La Pira com o patriarca ecumênico Atenágoras em Constantinopla. Foto: Fundação Giorgio La Pira La Pira com o patriarca ecumênico Atenágoras em Constantinopla. Foto: Fundação Giorgio La Pira

Visitou cidades como Varsóvia, Moscou, Pequim e Hanói para tecer acordos de paz – foi o primeiro católico a discursar ao Parlamento soviético, em 1959, defendendo a paz e o desarmamento, e em 1964 percorreu os Estados Unidos unindo a sua voz à dos defensores dos direitos civis. Na última parte de sua vida, presidiu a Federação Mundial pela União das Cidades, o que também o fez percorrer várias partes do mundo. Com a situação crítica da política italiano, foi convidado a se candidatar novamente para a Câmara dos Deputados em 1976. Foi eleito, mas morreu em 5 de novembro do ano seguinte.

São Paulo VI recordou-o no Angelus no dia seguinte ao da sua morte.
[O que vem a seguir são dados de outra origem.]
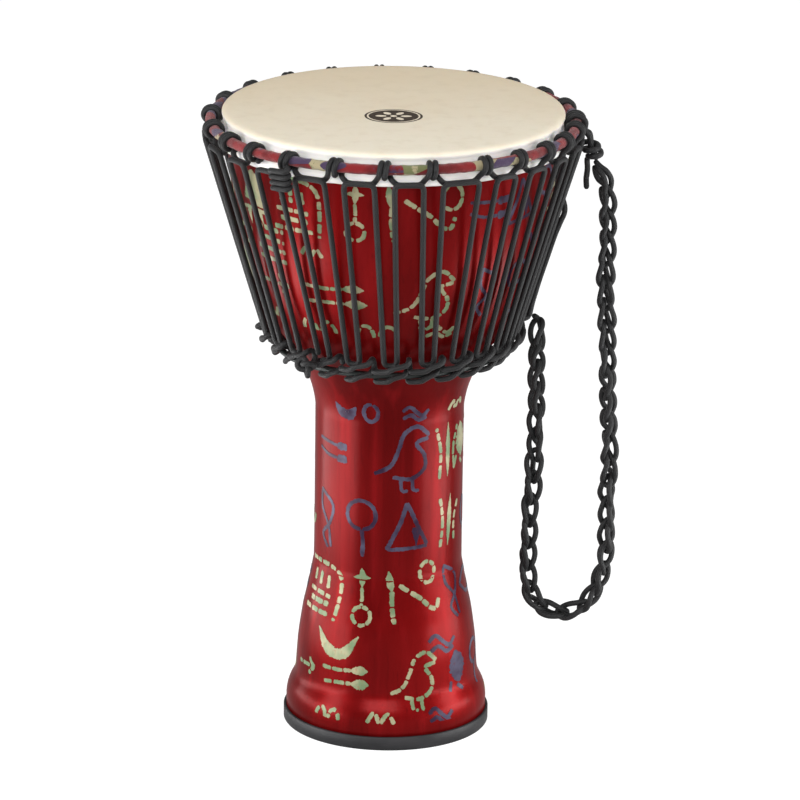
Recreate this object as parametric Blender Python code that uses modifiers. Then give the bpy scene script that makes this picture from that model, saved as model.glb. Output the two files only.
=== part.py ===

Foi chamado de “figura exemplar de leigo cristão” por São João Paulo II e lembrado como “cristão exemplar e administrador público estimado” por Bento XVI. São João XXIII, que o conheceu em 1956, quando ainda era patriarca de Veneza, anotou em seu diário na ocasião: “Ontem à noite estive com o professor La Pira, a quem estimo e venero. Ele é uma alma digna de todo o respeito”.

A sua causa de canonização foi aberta em 1986. A fase diocesana do processo por encerrada em 2005 e validada em 2007 e em julho de 2018 o Papa Francisco promulgou um decreto reconhecendo a heroicidade de suas virtudes. A partir daí, La Pira tem o título de “Venerável”: basta que um milagre ocorrido por sua intercessão seja confirmado para que ele seja beatificado. Com isso, se confirmariam as suas próprias palavras: “A santidade do nosso século terá esta característica: será uma santidade dos leigos. Nós cruzamos pelas ruas com aqueles que daqui a 50 anos estarão talvez sobre os altares: pelas ruas, nas fábricas, no Parlamento, nas salas de aula universitárias”.